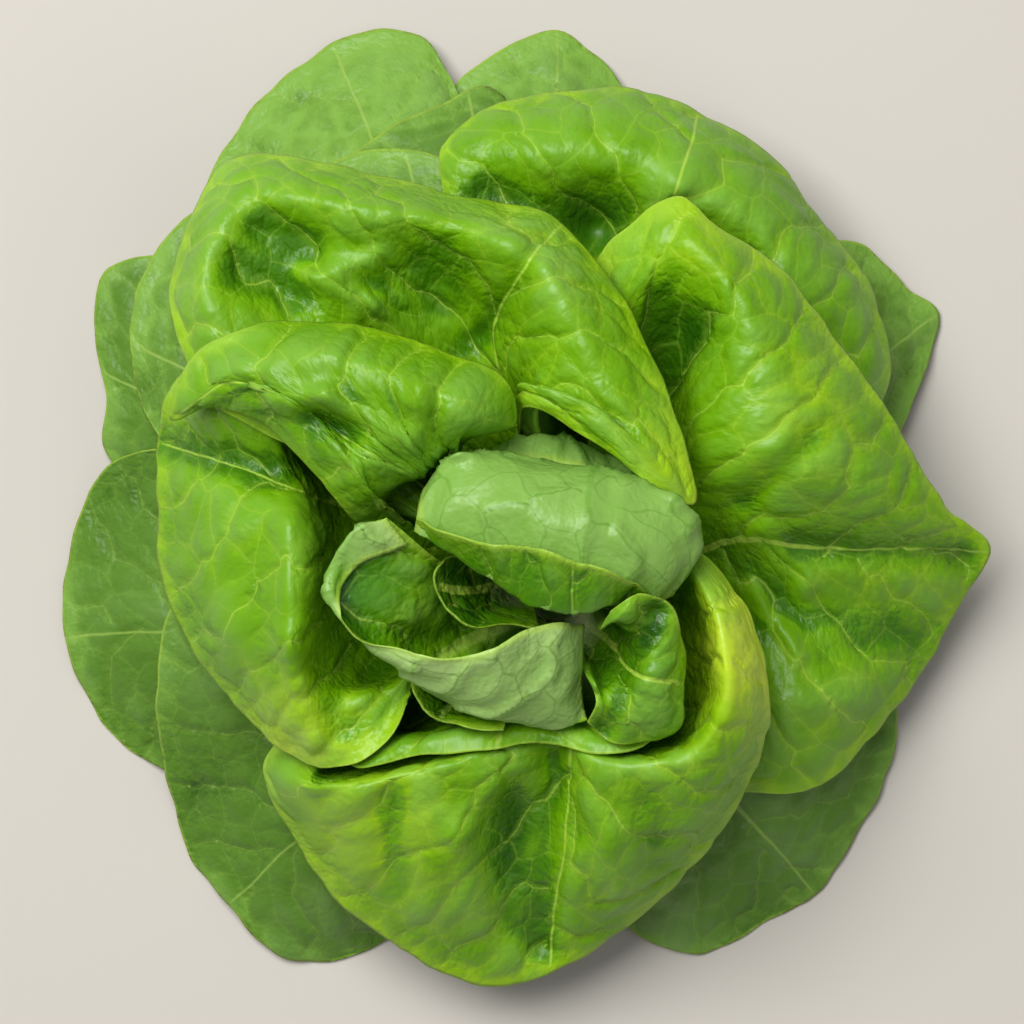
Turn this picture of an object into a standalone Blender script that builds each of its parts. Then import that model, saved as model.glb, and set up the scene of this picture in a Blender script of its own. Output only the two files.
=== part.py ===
"""Butterhead lettuce, cut at the base and opened out: a short stem and the leaves of its rosette.

Lengths in the tables are millimetres from the centre of the cut face of the stem, +Z up.
A leaf is a fan of lines that leave the stem, rise over a crest and end at the margin. Each ring
of points crosses those lines, from the leaf's left side to its right, looking out from the stem.
"""
import math

import bmesh
import bpy
import numpy as np
from mathutils import Vector
from mathutils.bvhtree import BVHTree

MM = 0.001

# Stem
STEM_FOOT_RADIUS = 13.0
STEM_TOP_RADIUS = 4.5
STEM_HEIGHT = 44.0
STEM_SIDES = 20

# Blades
BLADE_THICKNESS = 0.9
LOWEST_MIDDLE = 0.55
STEM_GAP = 0.9
BASE_HALF_ANGLE = math.radians(27.0)
STACK_CLEARANCE = 3.0
STACK_REACH = 2.0
HEART_COVER = 9.0
CEILING = 500.0
STACK_PASSES = 40
STACK_TOLERANCE = 0.05
STACK_STEP = 0.7
STACK_EASE = 0.75
CREST_OUT = 0.56
ARCH_FALL = 0.4
FOOT_OUT = 0.5
FOOT_UP = 0.5
SWELL_REACH = 30.0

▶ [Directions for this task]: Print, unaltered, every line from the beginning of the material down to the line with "of its rosette.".

▶ [Response]:
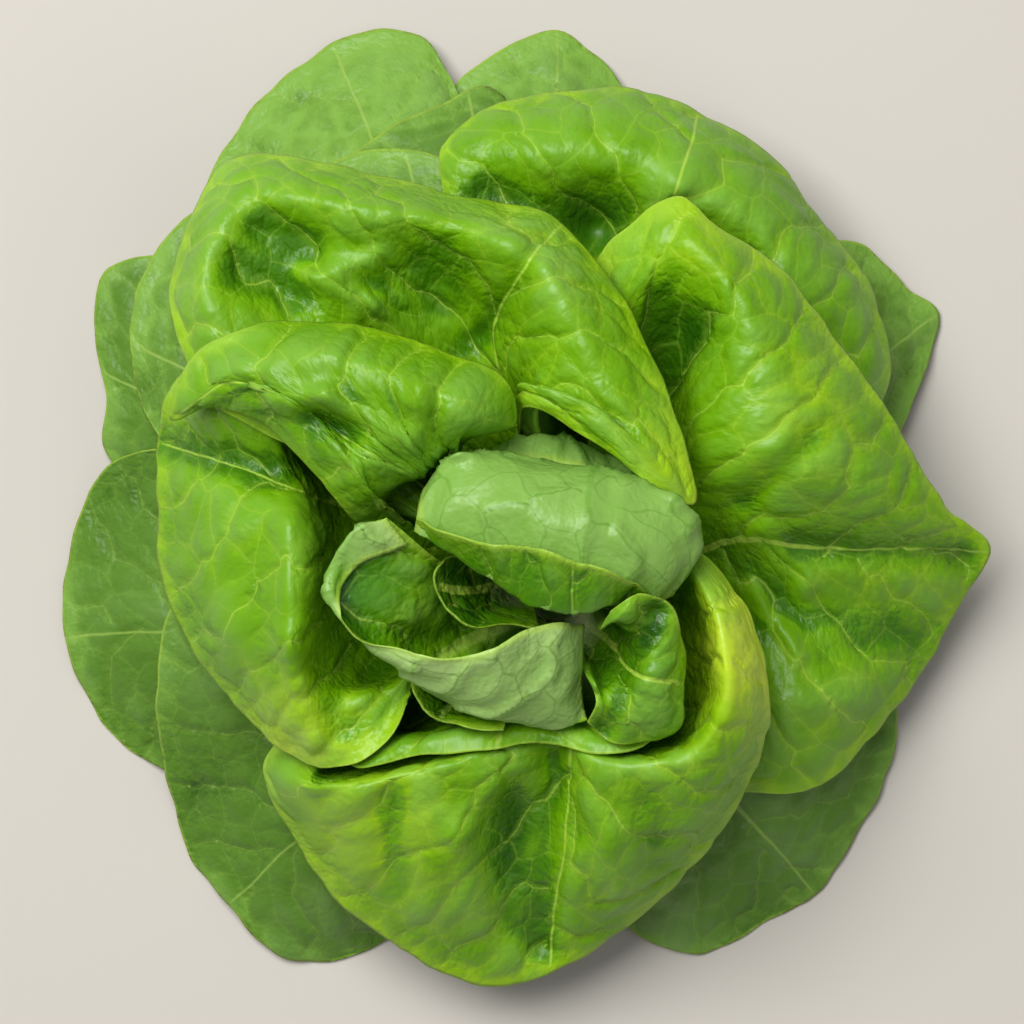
Turn this picture of an object into a standalone Blender script that builds each of its parts. Then import that model, saved as model.glb, and set up the scene of this picture in a Blender script of its own. Output only the two files.
=== part.py ===
"""Butterhead lettuce, cut at the base and opened out: a short stem and the leaves of its rosette.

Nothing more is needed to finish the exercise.